By all accounts, the maternal health care system is in crisis. Cesarean sections, which are more dangerous than vaginal birth and greatly lengthen recovery time, occur at a significantly higher rate than necessary. Some hospitals’ C-section rates are as high as 50%. Women routinely undergo unnecessary medical procedures, sometimes without their consent, or worse, against their express wishes.

If you have a particular vision for your birth, a birth plan might seem like a great way to counter a medical culture that often ignores pregnant women's wishes. But birth plans are not guarantees, and if this is your only strategy for getting the birth you want, you might be in for a disappointing experience.

Are Birth Plans Binding?

A birth plan is not a legally binding contract, and your doctor doesn't have to look at it. In fact, if you have an unusually long birth plan, your doctor might not even review it. If an emergency occurs, there might not be time to refer to your birth plan anyway.

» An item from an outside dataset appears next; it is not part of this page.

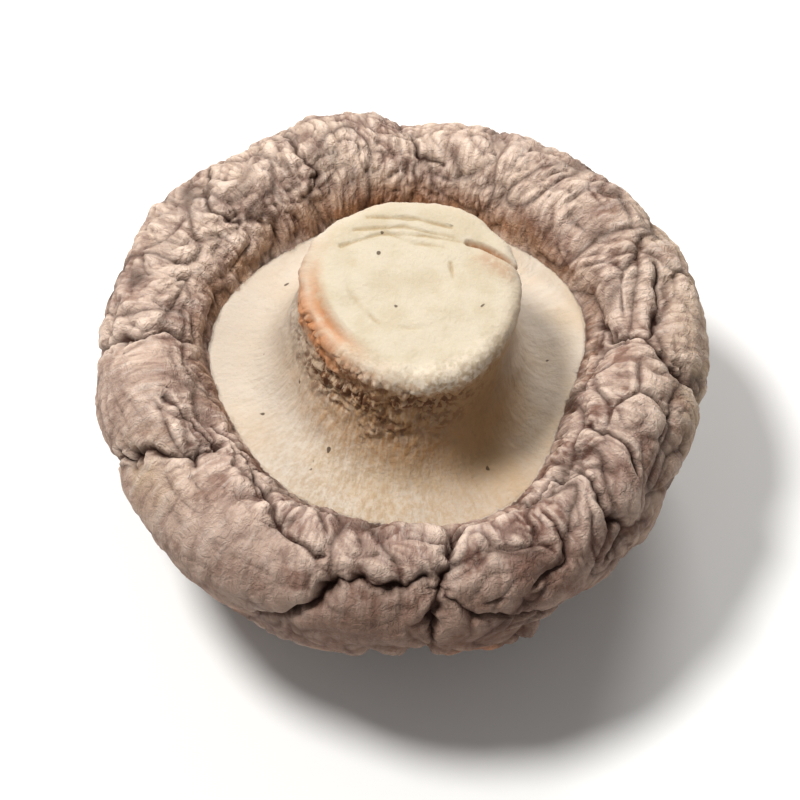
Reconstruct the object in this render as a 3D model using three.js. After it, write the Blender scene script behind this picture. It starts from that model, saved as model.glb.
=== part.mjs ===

Does this mean that birth plans are pointless? Absolutely not. The primary goal of a birth plan should be to help you clarify your wishes and needs. This document allows you and your partner to talk about the birth you want, and can open the door to productive conversations with medical providers — but only if you are willing and able to discuss the birth plan well before your due date.

Your Right to Informed Consent

Pregnant women often agonize about what their doctors will and will not “let” them do. The truth is that being pregnant does not take away your right to bodily autonomy. You have an absolute right to informed consent, and a doctor who performs a procedure on you against your will has committed an act of medical battery, which is a crime and a civil offense.

The only exception to this rule is when a doctor seeks a court order because they believe you are unfit to make a safe and informed decision. In an emergency situation, you still can make decisions. If you are unconscious, the doctor may either defer to your partner or their judgment. If you're worried about what might happen if you are unconscious or severely injured, consider creating a medical power of attorney that gives your partner decision-making authority in your absence.

In most cases, doctors don't force women to do anything. Your doctor cannot hold you down and force you to undergo a procedure. They can coerce you, however. You might hear language like:

  • “It's for the good of your baby.”
  • “We need to do this now.”
  • “I'm just going to make a small incision.”

If you do not actively say no and assert your wishes, the doctor has done nothing wrong. The burden is on you to protect your rights. It's not mean or rude to stand up for yourself.  In fact, it's good practice for the many times you'll have to stand up for your child in the future.

The Problem With Hospital Pre-Admission Forms

Informed consent may be an absolute, but one way hospitals get around it is with pre-admission forms. These forms often contain language requiring you to consent to any procedure your doctor deems medically necessary. Technically speaking, your doctor is still expected to get your consent. But if they do something without it, the hospital can later use these forms as evidence that you did consent.

Read the forms carefully. Cross out and initial anything with which you disagree, and add language to the effect that you insist on an absolute right to informed consent.

Getting the Birth You Want

The journey to a fulfilling birth that respects your wishes begins well before labor and delivery. Screen your providers carefully, and keep looking until you find someone who is a good fit. If you choose a provider who does not respect your wishes, you could spend your entire birth fighting with medical staff. Stress makes labor more difficult, and no laboring mother deserves to spend her birth fighting with doctors. Don’t wait until the last minute to select a provider who listens to and respects your wishes. Instead, try the following strategies:

  • Choose a doctor who listens.
  • Talk to your doctor about your desires early in pregnancy. If you encounter resistance, switch providers.
  • Read hospital policies carefully, since you may have a bad experience with a good doctor if the hospital staff is pushy.
  • Practice asserting yourself in a direct and calm fashion.
  • Make sure your partner knows exactly what you want and what you don't.

Though the ultimate goal is a healthy baby, birth is about much more than getting the baby out. Birth makes you a parent. This important rite of passage should be a positive experience, and all laboring individuals have an absolute right to dignity and respect, even when they disagree with their doctors.